From the entries below, copy exactly the lines from the one that contains "Reconstruct the object" through the one that contains "batter = 2.5; // [1.5:0.1:3.5]", both included, and only those.

Data extract:
● ● ● ● ● ● ●

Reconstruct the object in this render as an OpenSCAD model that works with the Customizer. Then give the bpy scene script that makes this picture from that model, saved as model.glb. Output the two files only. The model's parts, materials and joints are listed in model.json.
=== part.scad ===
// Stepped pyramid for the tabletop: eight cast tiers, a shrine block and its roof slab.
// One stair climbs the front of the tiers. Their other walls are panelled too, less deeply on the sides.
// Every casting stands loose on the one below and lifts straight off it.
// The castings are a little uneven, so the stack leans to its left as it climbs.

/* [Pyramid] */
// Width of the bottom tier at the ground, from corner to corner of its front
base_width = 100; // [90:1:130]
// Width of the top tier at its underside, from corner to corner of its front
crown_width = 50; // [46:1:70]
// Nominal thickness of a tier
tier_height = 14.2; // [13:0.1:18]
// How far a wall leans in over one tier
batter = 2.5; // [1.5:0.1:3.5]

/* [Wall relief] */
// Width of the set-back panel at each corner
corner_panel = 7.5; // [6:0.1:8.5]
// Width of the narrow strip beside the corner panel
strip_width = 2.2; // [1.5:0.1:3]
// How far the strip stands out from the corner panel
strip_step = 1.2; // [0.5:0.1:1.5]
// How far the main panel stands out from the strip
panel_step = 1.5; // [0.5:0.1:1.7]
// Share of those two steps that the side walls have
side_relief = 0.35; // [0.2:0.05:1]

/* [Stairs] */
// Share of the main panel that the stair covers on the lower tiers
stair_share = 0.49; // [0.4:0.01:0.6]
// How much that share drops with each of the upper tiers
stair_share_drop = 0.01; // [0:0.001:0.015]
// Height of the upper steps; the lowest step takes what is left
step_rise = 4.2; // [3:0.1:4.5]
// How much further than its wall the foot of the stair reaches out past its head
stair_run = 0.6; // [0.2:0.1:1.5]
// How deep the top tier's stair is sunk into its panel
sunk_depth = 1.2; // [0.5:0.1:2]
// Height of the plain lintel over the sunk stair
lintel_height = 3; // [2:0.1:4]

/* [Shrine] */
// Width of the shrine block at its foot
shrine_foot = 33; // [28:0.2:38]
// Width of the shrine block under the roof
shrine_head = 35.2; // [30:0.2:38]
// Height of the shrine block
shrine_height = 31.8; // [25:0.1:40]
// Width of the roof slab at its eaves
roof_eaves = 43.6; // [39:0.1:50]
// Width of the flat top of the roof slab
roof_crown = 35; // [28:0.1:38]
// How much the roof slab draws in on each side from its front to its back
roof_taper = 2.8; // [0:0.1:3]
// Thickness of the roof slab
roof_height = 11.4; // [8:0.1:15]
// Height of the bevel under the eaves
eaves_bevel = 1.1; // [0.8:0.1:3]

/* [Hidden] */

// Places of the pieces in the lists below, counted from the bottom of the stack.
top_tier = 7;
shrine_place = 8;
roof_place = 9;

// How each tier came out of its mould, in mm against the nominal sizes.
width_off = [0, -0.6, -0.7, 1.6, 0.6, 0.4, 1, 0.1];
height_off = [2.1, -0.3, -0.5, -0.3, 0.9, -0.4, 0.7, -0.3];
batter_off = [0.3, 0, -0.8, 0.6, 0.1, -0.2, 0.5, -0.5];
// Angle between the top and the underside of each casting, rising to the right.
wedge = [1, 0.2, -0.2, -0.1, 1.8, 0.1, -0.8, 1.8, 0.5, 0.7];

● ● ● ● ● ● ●

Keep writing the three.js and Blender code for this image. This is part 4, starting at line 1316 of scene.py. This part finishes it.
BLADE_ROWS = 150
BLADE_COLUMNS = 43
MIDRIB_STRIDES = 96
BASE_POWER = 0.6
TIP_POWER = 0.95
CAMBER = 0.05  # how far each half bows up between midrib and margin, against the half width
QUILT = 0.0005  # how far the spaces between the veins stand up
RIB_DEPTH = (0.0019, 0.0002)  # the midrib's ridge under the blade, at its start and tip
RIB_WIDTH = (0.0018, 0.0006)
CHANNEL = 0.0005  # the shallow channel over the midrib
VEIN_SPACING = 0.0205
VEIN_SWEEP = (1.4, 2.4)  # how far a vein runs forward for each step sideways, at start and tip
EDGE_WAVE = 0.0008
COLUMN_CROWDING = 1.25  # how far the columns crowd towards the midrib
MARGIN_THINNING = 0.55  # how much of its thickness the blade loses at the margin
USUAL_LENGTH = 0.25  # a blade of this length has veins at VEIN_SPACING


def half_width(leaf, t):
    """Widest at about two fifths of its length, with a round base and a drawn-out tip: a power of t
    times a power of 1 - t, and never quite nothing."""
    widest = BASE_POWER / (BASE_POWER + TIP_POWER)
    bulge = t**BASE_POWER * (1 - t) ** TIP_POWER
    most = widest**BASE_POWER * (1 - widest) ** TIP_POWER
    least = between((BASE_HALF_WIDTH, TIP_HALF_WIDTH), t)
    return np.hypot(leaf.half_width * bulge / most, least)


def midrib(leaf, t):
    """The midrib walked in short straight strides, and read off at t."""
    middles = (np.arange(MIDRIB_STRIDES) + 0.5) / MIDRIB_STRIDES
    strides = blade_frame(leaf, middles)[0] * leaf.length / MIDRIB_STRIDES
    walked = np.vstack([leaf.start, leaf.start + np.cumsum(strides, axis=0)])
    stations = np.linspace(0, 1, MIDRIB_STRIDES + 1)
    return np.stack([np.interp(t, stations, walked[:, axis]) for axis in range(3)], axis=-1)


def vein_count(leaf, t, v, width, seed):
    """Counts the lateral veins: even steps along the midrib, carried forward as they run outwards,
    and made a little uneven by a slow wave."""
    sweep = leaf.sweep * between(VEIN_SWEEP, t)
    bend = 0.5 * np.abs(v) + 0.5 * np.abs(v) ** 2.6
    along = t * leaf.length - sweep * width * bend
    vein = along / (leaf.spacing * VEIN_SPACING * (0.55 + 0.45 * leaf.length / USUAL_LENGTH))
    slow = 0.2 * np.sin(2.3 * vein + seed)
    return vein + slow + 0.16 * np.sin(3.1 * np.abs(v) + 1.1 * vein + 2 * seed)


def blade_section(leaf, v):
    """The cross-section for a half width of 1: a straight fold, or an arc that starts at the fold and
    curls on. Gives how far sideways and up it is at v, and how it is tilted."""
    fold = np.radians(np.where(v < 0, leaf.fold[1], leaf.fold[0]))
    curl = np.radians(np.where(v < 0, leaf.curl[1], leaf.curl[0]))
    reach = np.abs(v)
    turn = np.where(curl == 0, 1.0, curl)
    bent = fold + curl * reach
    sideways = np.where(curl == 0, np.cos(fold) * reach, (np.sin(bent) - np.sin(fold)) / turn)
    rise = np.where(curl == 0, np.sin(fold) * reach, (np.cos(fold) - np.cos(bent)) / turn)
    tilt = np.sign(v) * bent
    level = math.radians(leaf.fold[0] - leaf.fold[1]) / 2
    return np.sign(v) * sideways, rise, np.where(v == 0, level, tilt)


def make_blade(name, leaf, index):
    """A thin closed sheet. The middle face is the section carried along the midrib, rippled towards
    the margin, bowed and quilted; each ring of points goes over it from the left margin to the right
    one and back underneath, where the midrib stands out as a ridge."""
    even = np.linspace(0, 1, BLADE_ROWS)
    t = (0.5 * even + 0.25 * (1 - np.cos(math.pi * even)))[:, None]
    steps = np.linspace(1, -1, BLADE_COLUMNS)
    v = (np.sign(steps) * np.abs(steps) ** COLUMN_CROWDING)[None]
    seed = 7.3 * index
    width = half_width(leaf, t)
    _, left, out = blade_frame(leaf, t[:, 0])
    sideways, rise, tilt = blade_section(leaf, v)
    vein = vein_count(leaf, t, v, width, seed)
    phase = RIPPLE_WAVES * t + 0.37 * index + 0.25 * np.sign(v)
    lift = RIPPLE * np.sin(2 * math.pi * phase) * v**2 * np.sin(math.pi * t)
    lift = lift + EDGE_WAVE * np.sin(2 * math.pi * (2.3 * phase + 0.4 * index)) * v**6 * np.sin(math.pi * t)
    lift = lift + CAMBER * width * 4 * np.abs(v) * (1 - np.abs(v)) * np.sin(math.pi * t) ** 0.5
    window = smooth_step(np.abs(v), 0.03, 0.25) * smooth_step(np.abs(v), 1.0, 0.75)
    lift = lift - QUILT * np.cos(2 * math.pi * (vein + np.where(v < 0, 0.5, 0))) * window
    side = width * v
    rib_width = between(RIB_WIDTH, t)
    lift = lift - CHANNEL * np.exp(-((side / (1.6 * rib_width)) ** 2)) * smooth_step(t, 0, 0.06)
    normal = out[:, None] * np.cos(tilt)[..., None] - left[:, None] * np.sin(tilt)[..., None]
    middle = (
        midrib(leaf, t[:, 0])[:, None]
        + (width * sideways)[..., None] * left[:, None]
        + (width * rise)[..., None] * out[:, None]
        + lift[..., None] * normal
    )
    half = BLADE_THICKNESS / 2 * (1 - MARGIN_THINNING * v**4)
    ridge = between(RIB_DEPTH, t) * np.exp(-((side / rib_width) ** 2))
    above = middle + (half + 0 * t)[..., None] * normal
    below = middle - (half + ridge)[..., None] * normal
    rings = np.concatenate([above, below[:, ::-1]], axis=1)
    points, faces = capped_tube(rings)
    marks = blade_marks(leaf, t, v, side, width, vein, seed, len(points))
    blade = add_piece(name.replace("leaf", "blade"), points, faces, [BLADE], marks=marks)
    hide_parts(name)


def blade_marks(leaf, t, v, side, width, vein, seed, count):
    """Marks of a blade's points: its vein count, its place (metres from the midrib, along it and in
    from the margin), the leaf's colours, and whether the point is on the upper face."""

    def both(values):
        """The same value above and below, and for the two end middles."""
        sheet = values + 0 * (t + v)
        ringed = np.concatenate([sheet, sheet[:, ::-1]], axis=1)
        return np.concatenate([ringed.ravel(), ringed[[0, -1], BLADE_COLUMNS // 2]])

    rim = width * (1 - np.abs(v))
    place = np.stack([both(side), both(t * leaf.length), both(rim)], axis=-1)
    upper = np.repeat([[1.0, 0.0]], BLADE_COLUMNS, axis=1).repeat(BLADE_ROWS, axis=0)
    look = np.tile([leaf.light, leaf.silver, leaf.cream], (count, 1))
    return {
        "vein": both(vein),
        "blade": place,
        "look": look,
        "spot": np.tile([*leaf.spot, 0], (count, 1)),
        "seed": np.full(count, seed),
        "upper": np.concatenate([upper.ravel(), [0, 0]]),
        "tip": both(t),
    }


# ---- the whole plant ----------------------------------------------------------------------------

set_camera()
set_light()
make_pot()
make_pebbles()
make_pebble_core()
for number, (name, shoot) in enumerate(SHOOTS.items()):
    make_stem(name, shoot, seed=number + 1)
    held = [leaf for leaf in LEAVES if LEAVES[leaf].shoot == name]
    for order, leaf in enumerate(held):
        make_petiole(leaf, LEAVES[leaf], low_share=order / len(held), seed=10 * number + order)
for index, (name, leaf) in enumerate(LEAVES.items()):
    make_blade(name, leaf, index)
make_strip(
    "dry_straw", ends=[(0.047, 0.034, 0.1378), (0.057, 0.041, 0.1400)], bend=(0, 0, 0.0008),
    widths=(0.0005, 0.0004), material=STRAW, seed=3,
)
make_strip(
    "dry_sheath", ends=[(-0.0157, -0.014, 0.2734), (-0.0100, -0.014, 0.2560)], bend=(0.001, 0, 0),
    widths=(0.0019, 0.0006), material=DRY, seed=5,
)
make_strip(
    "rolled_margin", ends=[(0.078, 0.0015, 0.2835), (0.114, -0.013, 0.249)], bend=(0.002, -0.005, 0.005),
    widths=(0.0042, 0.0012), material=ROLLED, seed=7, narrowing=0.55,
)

● ● ● ● ● ● ●

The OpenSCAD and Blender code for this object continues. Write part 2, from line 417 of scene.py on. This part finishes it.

● ● ● ● ● ● ●

Result:
Reconstruct the object in this render as an OpenSCAD model that works with the Customizer. Then give the bpy scene script that makes this picture from that model, saved as model.glb. Output the two files only. The model's parts, materials and joints are listed in model.json.
=== part.scad ===
// Stepped pyramid for the tabletop: eight cast tiers, a shrine block and its roof slab.
// One stair climbs the front of the tiers. Their other walls are panelled too, less deeply on the sides.
// Every casting stands loose on the one below and lifts straight off it.
// The castings are a little uneven, so the stack leans to its left as it climbs.

/* [Pyramid] */
// Width of the bottom tier at the ground, from corner to corner of its front
base_width = 100; // [90:1:130]
// Width of the top tier at its underside, from corner to corner of its front
crown_width = 50; // [46:1:70]
// Nominal thickness of a tier
tier_height = 14.2; // [13:0.1:18]
// How far a wall leans in over one tier
batter = 2.5; // [1.5:0.1:3.5]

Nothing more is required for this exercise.